> To do: Can the data below be echoed back word for word?

> Exercise materials:
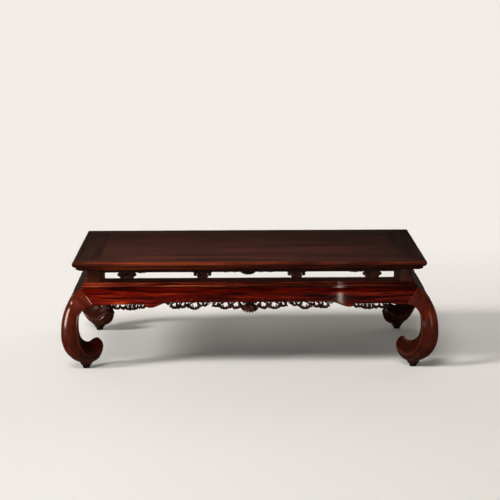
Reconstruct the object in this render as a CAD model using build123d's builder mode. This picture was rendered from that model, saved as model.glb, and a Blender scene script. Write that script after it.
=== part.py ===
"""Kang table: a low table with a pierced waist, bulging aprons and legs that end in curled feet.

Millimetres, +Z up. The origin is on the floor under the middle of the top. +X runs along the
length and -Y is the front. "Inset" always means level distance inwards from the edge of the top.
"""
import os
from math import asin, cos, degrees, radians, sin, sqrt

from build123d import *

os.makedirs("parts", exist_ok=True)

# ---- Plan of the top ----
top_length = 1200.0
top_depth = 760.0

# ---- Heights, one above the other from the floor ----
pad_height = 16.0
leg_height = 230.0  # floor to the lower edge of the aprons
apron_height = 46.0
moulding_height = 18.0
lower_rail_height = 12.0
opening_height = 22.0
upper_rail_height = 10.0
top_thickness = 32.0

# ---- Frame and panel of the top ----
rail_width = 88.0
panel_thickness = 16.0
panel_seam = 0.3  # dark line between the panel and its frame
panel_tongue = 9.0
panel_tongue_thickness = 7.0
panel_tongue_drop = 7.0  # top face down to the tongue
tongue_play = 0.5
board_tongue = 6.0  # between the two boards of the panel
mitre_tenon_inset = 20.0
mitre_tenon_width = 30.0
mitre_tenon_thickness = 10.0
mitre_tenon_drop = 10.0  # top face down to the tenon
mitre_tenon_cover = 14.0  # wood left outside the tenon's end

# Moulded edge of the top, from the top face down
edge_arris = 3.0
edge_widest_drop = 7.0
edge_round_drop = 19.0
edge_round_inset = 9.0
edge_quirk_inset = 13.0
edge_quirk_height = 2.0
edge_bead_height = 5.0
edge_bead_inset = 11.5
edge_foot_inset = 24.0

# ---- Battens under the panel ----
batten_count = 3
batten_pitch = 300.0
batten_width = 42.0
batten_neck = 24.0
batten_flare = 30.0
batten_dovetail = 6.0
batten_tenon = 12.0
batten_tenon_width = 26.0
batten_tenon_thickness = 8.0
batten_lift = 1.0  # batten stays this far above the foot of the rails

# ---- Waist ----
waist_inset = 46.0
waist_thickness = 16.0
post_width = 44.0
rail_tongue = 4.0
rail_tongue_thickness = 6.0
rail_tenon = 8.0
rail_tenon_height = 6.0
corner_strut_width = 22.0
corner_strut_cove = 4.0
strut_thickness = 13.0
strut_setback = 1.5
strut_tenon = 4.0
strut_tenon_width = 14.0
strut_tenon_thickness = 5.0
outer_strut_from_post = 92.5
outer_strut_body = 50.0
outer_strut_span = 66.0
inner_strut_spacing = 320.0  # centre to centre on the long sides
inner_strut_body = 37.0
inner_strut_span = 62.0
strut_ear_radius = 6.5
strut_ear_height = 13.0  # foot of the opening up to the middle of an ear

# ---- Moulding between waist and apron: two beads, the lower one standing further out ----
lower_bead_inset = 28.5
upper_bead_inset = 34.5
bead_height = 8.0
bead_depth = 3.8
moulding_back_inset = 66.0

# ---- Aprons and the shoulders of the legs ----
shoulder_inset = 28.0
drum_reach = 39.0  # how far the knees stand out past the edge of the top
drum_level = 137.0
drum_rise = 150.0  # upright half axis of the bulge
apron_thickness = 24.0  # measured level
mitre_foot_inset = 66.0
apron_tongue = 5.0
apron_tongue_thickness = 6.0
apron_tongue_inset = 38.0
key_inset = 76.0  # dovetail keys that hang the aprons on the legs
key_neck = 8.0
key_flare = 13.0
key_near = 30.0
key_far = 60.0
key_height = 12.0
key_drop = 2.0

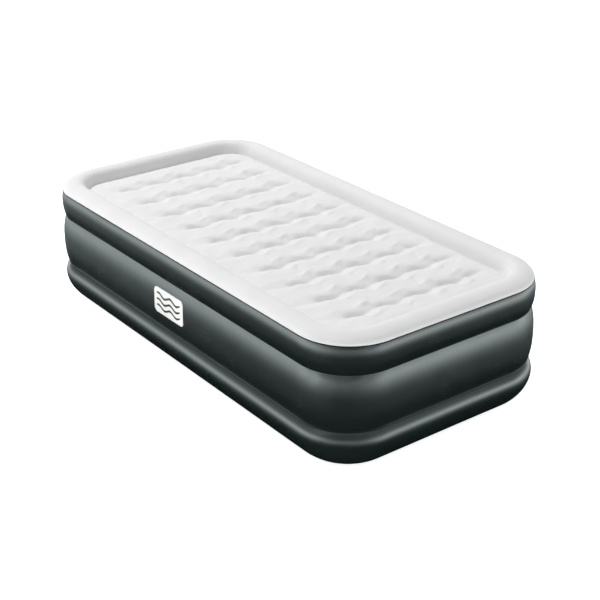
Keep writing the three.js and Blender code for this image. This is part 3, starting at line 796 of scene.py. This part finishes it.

> Problem solution:
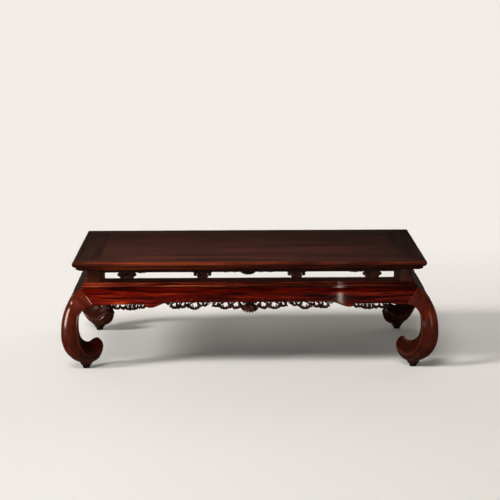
Reconstruct the object in this render as a CAD model using build123d's builder mode. This picture was rendered from that model, saved as model.glb, and a Blender scene script. Write that script after it.
=== part.py ===
"""Kang table: a low table with a pierced waist, bulging aprons and legs that end in curled feet.

Millimetres, +Z up. The origin is on the floor under the middle of the top. +X runs along the
length and -Y is the front. "Inset" always means level distance inwards from the edge of the top.
"""
import os
from math import asin, cos, degrees, radians, sin, sqrt

from build123d import *

os.makedirs("parts", exist_ok=True)

# ---- Plan of the top ----
top_length = 1200.0
top_depth = 760.0

# ---- Heights, one above the other from the floor ----
pad_height = 16.0
leg_height = 230.0  # floor to the lower edge of the aprons
apron_height = 46.0
moulding_height = 18.0
lower_rail_height = 12.0
opening_height = 22.0
upper_rail_height = 10.0
top_thickness = 32.0

# ---- Frame and panel of the top ----
rail_width = 88.0
panel_thickness = 16.0
panel_seam = 0.3  # dark line between the panel and its frame
panel_tongue = 9.0
panel_tongue_thickness = 7.0
panel_tongue_drop = 7.0  # top face down to the tongue
tongue_play = 0.5
board_tongue = 6.0  # between the two boards of the panel
mitre_tenon_inset = 20.0
mitre_tenon_width = 30.0
mitre_tenon_thickness = 10.0
mitre_tenon_drop = 10.0  # top face down to the tenon
mitre_tenon_cover = 14.0  # wood left outside the tenon's end

# Moulded edge of the top, from the top face down
edge_arris = 3.0
edge_widest_drop = 7.0
edge_round_drop = 19.0
edge_round_inset = 9.0
edge_quirk_inset = 13.0
edge_quirk_height = 2.0
edge_bead_height = 5.0
edge_bead_inset = 11.5
edge_foot_inset = 24.0

# ---- Battens under the panel ----
batten_count = 3
batten_pitch = 300.0
batten_width = 42.0
batten_neck = 24.0
batten_flare = 30.0
batten_dovetail = 6.0
batten_tenon = 12.0
batten_tenon_width = 26.0
batten_tenon_thickness = 8.0
batten_lift = 1.0  # batten stays this far above the foot of the rails

# ---- Waist ----
waist_inset = 46.0
waist_thickness = 16.0
post_width = 44.0
rail_tongue = 4.0
rail_tongue_thickness = 6.0
rail_tenon = 8.0
rail_tenon_height = 6.0
corner_strut_width = 22.0
corner_strut_cove = 4.0
strut_thickness = 13.0
strut_setback = 1.5
strut_tenon = 4.0
strut_tenon_width = 14.0
strut_tenon_thickness = 5.0
outer_strut_from_post = 92.5
outer_strut_body = 50.0
outer_strut_span = 66.0
inner_strut_spacing = 320.0  # centre to centre on the long sides
inner_strut_body = 37.0
inner_strut_span = 62.0
strut_ear_radius = 6.5
strut_ear_height = 13.0  # foot of the opening up to the middle of an ear

# ---- Moulding between waist and apron: two beads, the lower one standing further out ----
lower_bead_inset = 28.5
upper_bead_inset = 34.5
bead_height = 8.0
bead_depth = 3.8
moulding_back_inset = 66.0

# ---- Aprons and the shoulders of the legs ----
shoulder_inset = 28.0
drum_reach = 39.0  # how far the knees stand out past the edge of the top
drum_level = 137.0
drum_rise = 150.0  # upright half axis of the bulge
apron_thickness = 24.0  # measured level
mitre_foot_inset = 66.0
apron_tongue = 5.0
apron_tongue_thickness = 6.0
apron_tongue_inset = 38.0
key_inset = 76.0  # dovetail keys that hang the aprons on the legs
key_neck = 8.0
key_flare = 13.0
key_near = 30.0
key_far = 60.0
key_height = 12.0
key_drop = 2.0

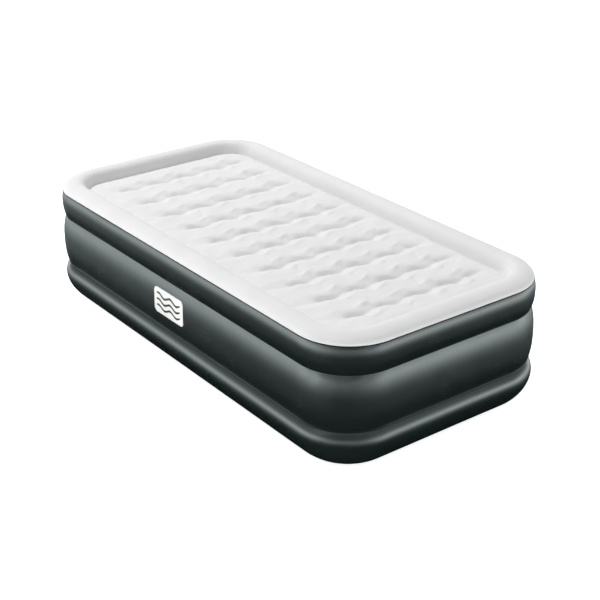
Keep writing the three.js and Blender code for this image. This is part 3, starting at line 796 of scene.py. This part finishes it.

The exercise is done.